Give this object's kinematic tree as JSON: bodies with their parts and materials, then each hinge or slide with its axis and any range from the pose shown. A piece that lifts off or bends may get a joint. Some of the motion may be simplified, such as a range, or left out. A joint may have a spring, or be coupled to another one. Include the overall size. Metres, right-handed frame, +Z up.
---
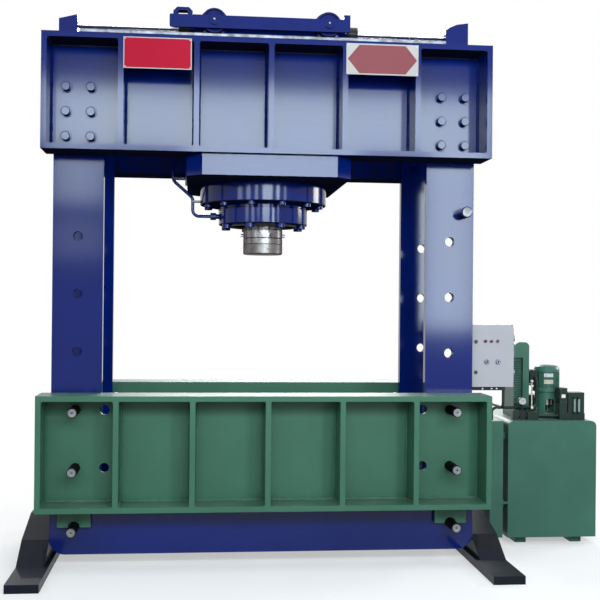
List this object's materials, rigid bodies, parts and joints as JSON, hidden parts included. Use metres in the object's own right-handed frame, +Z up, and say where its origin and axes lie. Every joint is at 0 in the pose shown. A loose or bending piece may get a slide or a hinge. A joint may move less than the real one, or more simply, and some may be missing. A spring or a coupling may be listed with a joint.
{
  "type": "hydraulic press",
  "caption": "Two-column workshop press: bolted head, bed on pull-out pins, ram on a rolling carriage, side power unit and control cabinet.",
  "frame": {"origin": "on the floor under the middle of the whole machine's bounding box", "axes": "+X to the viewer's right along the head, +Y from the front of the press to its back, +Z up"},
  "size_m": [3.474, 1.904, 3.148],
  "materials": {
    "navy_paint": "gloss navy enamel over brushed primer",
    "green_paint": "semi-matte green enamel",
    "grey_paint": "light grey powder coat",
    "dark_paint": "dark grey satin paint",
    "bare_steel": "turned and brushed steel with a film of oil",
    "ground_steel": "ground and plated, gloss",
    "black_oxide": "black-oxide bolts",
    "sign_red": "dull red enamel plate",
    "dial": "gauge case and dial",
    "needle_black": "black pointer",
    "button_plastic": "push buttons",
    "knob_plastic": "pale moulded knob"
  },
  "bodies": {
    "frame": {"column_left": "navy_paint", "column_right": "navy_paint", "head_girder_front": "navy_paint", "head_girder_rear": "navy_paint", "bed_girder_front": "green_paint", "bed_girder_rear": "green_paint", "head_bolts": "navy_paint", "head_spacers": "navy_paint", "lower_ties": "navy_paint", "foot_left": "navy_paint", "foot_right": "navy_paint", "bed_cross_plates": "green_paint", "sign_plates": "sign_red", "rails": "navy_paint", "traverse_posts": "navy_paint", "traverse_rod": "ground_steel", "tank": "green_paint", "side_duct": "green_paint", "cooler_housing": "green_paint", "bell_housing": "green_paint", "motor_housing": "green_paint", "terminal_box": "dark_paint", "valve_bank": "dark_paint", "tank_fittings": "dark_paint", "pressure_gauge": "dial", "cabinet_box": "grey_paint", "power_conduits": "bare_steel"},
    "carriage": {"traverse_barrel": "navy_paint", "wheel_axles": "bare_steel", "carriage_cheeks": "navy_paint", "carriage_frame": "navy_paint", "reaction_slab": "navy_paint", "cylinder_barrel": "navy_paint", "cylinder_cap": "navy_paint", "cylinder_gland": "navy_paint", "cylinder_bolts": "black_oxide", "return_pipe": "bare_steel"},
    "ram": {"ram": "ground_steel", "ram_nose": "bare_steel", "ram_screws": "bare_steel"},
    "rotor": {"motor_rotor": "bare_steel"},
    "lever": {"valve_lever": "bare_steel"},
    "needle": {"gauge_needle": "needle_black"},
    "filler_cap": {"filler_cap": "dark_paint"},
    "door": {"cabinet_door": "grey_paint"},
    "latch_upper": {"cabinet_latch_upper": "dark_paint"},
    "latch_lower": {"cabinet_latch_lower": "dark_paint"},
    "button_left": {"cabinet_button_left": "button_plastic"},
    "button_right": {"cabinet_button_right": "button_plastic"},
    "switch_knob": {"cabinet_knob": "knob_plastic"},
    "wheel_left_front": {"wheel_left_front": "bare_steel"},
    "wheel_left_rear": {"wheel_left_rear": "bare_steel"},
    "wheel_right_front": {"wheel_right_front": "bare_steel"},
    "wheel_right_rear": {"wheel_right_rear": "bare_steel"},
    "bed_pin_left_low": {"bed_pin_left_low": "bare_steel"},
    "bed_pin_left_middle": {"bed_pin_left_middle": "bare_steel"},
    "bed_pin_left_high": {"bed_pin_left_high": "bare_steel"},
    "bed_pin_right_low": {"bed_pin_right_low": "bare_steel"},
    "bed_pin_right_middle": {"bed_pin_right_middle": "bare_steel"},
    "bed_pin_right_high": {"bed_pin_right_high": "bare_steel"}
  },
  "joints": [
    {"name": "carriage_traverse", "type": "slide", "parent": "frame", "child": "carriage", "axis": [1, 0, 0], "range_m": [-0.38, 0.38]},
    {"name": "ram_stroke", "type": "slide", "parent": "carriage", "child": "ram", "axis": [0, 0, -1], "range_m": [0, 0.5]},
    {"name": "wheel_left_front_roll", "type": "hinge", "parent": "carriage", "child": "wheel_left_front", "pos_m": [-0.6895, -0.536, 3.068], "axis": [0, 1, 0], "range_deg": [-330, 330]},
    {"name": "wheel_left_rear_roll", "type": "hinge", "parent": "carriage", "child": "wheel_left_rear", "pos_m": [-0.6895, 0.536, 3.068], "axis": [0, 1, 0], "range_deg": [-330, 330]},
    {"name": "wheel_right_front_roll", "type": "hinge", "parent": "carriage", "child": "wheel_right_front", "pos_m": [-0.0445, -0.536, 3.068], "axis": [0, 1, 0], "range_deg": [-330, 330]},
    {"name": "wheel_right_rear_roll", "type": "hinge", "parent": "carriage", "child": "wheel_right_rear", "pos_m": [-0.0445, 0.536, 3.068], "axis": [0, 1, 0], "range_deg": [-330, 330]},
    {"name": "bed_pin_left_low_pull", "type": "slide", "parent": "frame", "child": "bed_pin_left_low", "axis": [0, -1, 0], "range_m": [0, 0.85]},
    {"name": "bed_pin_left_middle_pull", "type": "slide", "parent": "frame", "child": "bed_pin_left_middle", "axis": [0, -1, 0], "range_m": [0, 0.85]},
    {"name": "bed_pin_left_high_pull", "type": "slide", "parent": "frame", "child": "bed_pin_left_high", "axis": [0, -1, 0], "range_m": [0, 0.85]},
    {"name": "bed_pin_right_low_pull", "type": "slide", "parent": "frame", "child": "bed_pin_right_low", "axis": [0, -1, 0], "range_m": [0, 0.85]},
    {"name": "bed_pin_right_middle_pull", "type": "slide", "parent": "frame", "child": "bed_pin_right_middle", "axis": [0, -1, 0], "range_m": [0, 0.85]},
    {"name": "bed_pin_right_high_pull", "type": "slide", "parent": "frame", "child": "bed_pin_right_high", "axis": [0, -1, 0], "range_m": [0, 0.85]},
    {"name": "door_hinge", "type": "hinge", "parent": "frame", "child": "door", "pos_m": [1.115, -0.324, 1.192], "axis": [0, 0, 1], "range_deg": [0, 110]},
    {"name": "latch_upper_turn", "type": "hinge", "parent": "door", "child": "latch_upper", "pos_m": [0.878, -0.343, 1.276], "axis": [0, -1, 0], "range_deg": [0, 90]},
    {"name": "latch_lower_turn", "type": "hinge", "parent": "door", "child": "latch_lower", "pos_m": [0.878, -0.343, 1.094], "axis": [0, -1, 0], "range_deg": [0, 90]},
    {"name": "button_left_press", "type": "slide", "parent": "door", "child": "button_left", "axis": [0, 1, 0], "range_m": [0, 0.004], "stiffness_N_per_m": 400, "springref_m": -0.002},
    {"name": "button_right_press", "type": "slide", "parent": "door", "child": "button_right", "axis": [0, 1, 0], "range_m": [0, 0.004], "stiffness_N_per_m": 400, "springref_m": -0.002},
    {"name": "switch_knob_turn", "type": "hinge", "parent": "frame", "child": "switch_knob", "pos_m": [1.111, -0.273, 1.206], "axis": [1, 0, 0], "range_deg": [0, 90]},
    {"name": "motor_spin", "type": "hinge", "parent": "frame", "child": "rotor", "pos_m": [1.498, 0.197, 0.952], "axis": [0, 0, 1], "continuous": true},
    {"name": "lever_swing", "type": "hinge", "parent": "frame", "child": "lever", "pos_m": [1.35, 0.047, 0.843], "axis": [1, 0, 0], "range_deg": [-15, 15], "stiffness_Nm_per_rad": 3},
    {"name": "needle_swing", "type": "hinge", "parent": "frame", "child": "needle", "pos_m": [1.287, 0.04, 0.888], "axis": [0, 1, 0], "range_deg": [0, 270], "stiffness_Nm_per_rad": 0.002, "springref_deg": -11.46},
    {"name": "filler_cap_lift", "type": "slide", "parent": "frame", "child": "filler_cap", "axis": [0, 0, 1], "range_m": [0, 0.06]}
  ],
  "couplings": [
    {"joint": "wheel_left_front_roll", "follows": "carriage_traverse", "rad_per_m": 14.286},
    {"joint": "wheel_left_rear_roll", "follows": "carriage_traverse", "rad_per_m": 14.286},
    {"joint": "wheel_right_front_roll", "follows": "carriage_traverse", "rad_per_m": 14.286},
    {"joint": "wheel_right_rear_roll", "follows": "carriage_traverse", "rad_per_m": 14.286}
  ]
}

**TASK TO COMPLETE:** Scan the material line by line and report each one that contains "joints".

**PROBLEM SOLUTION:**
List this object's materials, rigid bodies, parts and joints as JSON, hidden parts included. Use metres in the object's own right-handed frame, +Z up, and say where its origin and axes lie. Every joint is at 0 in the pose shown. A loose or bending piece may get a slide or a hinge. A joint may move less than the real one, or more simply, and some may be missing. A spring or a coupling may be listed with a joint.
  "joints": [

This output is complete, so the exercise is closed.